Edito
ON NE TRICHE PLUS
Allez, c’est fini, on arrête de faire semblant, on ne triche plus. Ça fait maintenant quelques années qu’on croule sous un flux de communication, d’apparences, et où, quand on écoute un disque ou qu’on regarde une vidéo, on a de plus en plus de mal à se demander si ce qui est joué est authentique ou totalement maquillé. On ne parle même pas d’IA ici, manifestement c’est parti en sucette sans même l’aide d’un cerveau électronique... Qu’est-ce qui fait que l’émotion passe ? Certainement pas un filtre Snapchat ou l’alignement automatique des notes dans Pro Tools.
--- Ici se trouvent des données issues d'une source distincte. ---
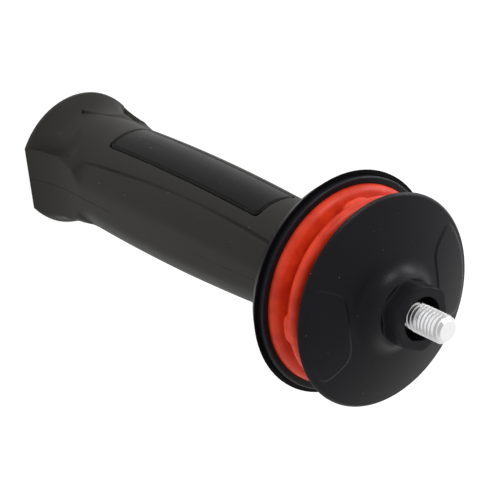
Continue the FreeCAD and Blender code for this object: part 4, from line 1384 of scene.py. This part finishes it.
    def back(self, angles: np.ndarray) -> list[Loop]:
        """Runs back inside the solid disc from the rim to the well.

        Args:
            angles: Angles round the axis.

        Returns:
            Radius and height of each loop.
        """
        hollow_r, hollow_z = self.fillet_centre()
        inside, top = self.hexagon(angles, self.depth), self.boss_top + self.lift
        bend_z = hollow_z - self.fillet_r * math.cos(math.pi / 6)
        loops: list[Loop] = []
        for radius in (self.rim_r - self.bevel, self.back_r, hollow_r + self.back_gap):
            loops.append((radius, self.dome_z(radius) - self.depth))
        loops.append((hollow_r - self.fillet_r / 2, bend_z - self.depth))
        loops += [(inside, self.foot_z() - self.back_gap), (inside, top - self.depth)]
        return loops + [(self.well_r + self.well_wall, top - self.well_cover)]

    def rings(self) -> np.ndarray:
        """Closed outline of the face at each angle.

        Returns:
            One ring for each point of the outline.
        """
        angles = np.linspace(0, FULL_TURN, self.columns, endpoint=False)
        cos, sin = np.cos(angles), np.sin(angles)
        loops = self.boss(angles) + self.front(angles) + self.back(angles)
        return np.array([
            np.stack(np.broadcast_arrays(radius * cos, radius * sin, height), axis=1)
            for radius, height in loops
        ])


# Solids that keep their own shape


@dataclass
class PlainParts:
    """The solids that are shown as they are, by finish."""

    finishes: dict[Finish, tuple[str, ...]] = field(default_factory=lambda: {
        # The core gets the darker copy of the hard black, as painted shade on its guard.
        Finish.SHADED_CORE_BLACK: ("grip_core",),
        Finish.HARD_BLACK: (
            "end_cap", "bush_retainer", "bellows_ring", "front_disc", "coupling_plate",
        ),
        Finish.ZINC_STEEL: (
            "retainer_screws", "plate_screws", "spacer_sleeve", "stop_washer", "lock_nut",
        ),
        Finish.BLACK_ELASTOMER: ("buffer_ring",),
        Finish.BUSH_WHITE: ("swivel_bush",),
        Finish.NYLON_BLUE: ("locking_ring",),
    })

    def build(self) -> list[bpy.types.Object]:
        """Dresses the solids.

        Returns:
            The dressed solids.
        """
        dressed = []
        for finish, names in self.finishes.items():
            for name in names:
                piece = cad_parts[name]
                finish.dress(piece)
                dressed.append(piece)
        return dressed


# The studio


@dataclass(frozen=True)
class Lamp:
    """A square soft light, placed in metres to the right, up and back of the handle's middle."""

    name: str
    right: float
    up: float
    back: float
    size: float
    watts: float


@dataclass
class Studio:
    """Pale floor, soft light and the camera."""

    eye: Triple = (373.4, -327.3, 575.9)
    right: Triple = (-0.7615, 0.0994, 0.6405)
    up: Triple = (-0.3719, -0.8764, -0.3061)
    lens: float = 180.0
    sensor: float = 36.0
    clip: Span = (0.01, 20.0)
    floor_half: float = 3.0
    floor_grey: float = 0.3
    floor_glow: float = 0.88
    floor_rough: float = 0.9
    dim: float = 0.5
    bright: float = 0.8
    opening: Triple = (0.55, 0.25, 0.75)
    opening_span: Span = (0.85, 0.25)
    aim_z: float = 95.0
    lamps: tuple[Lamp, ...] = (
        Lamp("side_light", 0.72, 0.54, -0.1, 0.36, 2.0),
        Lamp("front_light", 0.47, 0.62, 0.58, 0.34, 3.1),
    )
    tip_z: float = 161.0
    card_distance: float = 0.8
    card_size: float = 0.22
    card_watts: float = 0.062

    def build(self) -> list[bpy.types.Object]:
        """Sets up the floor, the lights and the camera.

        Returns:
            The floor.
        """
        self.camera()
        self.tent()
        right, up = Vector(self.right), Vector(self.up)
        back = right.cross(up)
        aim = Vector((0, 0, self.aim_z)) * MM
        for lamp in self.lamps:
            place = aim + right * lamp.right + up * lamp.up + back * lamp.back
            self.light(lamp.name, place, aim, lamp.size, lamp.watts)
        self.card()
        return [self.floor()]

    def card(self) -> None:
        """Adds the small bright card that the stud's flat tip mirrors."""
        tip = Vector((0, 0, self.tip_z)) * MM
        seen = Vector(self.eye) * MM - tip
        mirrored = Vector((-seen.x, -seen.y, seen.z)).normalized()
        place = tip + mirrored * self.card_distance
        self.light("tip_card", place, tip, self.card_size, self.card_watts)

    def camera(self) -> None:
        """Makes the camera at the photographed angle."""
        data = bpy.data.cameras.new("camera")
        data.lens = self.lens
        data.sensor_width = self.sensor
        data.clip_start, data.clip_end = self.clip
        camera = bpy.data.objects.new("camera", data)
        bpy.context.scene.collection.objects.link(camera)
        right = Vector(self.right).normalized()
        back = right.cross(Vector(self.up)).normalized()
        turn = Matrix((right, back.cross(right), back)).transposed().to_4x4()
        camera.matrix_world = Matrix.Translation(Vector(self.eye) * MM) @ turn
        bpy.context.scene.camera = camera

    def tent(self) -> None:
        """Surrounds the handle with a white light tent that is dimmer towards its opening."""
        world = bpy.data.worlds.new("studio")
        graph = Graph(world)
        place = graph.node("ShaderNodeTexCoord", {}, {}, "Generated")
        right, up = Vector(self.right), Vector(self.up)
        aside, below, back = self.opening
        opening = (right.cross(up) * back + right * aside - up * below).normalized()
        facing = graph.node(
            "ShaderNodeVectorMath", {"operation": "DOT_PRODUCT"}, {0: place, 1: opening}, "Value"
        )
        strength = self.dim + (self.bright - self.dim) * facing.between(*self.opening_span)
        glow = {"Color": tint(1.0, 1.0, 1.0), "Strength": strength}
        background = graph.node("ShaderNodeBackground", {}, glow)
        graph.node("ShaderNodeOutputWorld", {}, {"Surface": background})
        bpy.context.scene.world = world
        bpy.context.scene.view_settings.view_transform = "Standard"

    def light(self, name: str, place: Vector, aim: Vector, size: float, power: float) -> None:
        """Adds a square soft light that looks at a point.

        Args:
            name: Name of the light.
            place: Its place in metres.
            aim: The point it looks at.
            size: Length of its side in metres.
            power: Its power in watts.
        """
        data = bpy.data.lights.new(name, "AREA")
        data.size = size
        data.energy = power
        lamp = bpy.data.objects.new(name, data)
        lamp.location = place
        lamp.rotation_euler = (aim - place).to_track_quat("-Z", "Y").to_euler()
        bpy.context.scene.collection.objects.link(lamp)

    def floor(self) -> bpy.types.Object:
        """Makes the pale floor under the handle.

        Returns:
            The floor.
        """
        half = self.floor_half / MM
        points = np.array([(-half, -half, 0), (half, -half, 0), (half, half, 0), (-half, half, 0)])
        floor = face_piece("floor", points, [(0, 1, 2, 3)], 30.0)
        graph = Graph.surface("floor_finish")
        floor.data.materials.append(graph.finish({
            "Base Color": tint(self.floor_grey, self.floor_grey, self.floor_grey),
            "Roughness": self.floor_rough,
            "Specular IOR Level": 0.0,
            "Emission Color": tint(1.0, 1.0, 1.0),
            "Emission Strength": self.floor_glow,
        }))
        return floor


def main() -> None:
    """Builds every sub-assembly and reports its pieces."""
    logging.basicConfig(level=logging.INFO, format="%(name)s: %(message)s")
    for assembly in (Studio(), PlainParts(), Grip(), Bellows(), DiscFace(), Stud()):
        for piece in assembly.build():
            count = len(piece.data.polygons)
            LOG.info("%s: %s with %d faces", type(assembly).__name__, piece.name, count)


if __name__ == "__main__":
    main()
Qu’est-ce qui nous a donné envie de jouer un jour de la guitare, et qu’est-ce qui fait que notre instrument peut encore faire rêver et reste (malgré l’omniprésence des musiques dites urbaines qui sont au bord de l’implosion) une source d’émerveillement toujours renouvelée ? À lire l’interview de Joe Bonamassa et l’hommage à Sylvain Luc, on peut s’en faire une idée. L’un comme l’autre n’ont jamais triché et n’ont jamais cédé à la facilité. Joe nous raconte comment l’énergie du rock passe par un contact direct avec l’instrument, un jeu en réelle interaction avec le reste du groupe et finalement très peu de saturation derrière laquelle se cacher. Alors oui, il faut savoir gérer le volume et être au clair avec son niveau de musicien, car dans ces conditions, il n’y a pas de miracle. Seuls ceux qui ont bossé l’instrument sans relâche s’en sortent. Pour Sylvain Luc, c’est encore plus flagrant puisque la prise de risque est constitutive de sa musique même. La recherche de l’instant, de l’échange et de la communication par la musique a été un leitmotiv constant de sa vie. Quand on se permet de monter sur scène sans réellement avoir de programme et, pour autant, en étant prêt à ce que tout arrive, ça confine au génie. Difficile d’utiliser un autre mot pour le qualifier, mais les mots de ceux qui l’ont côtoyé au plus près vous permettront de prendre la mesure de l’immense musicien qu’il était.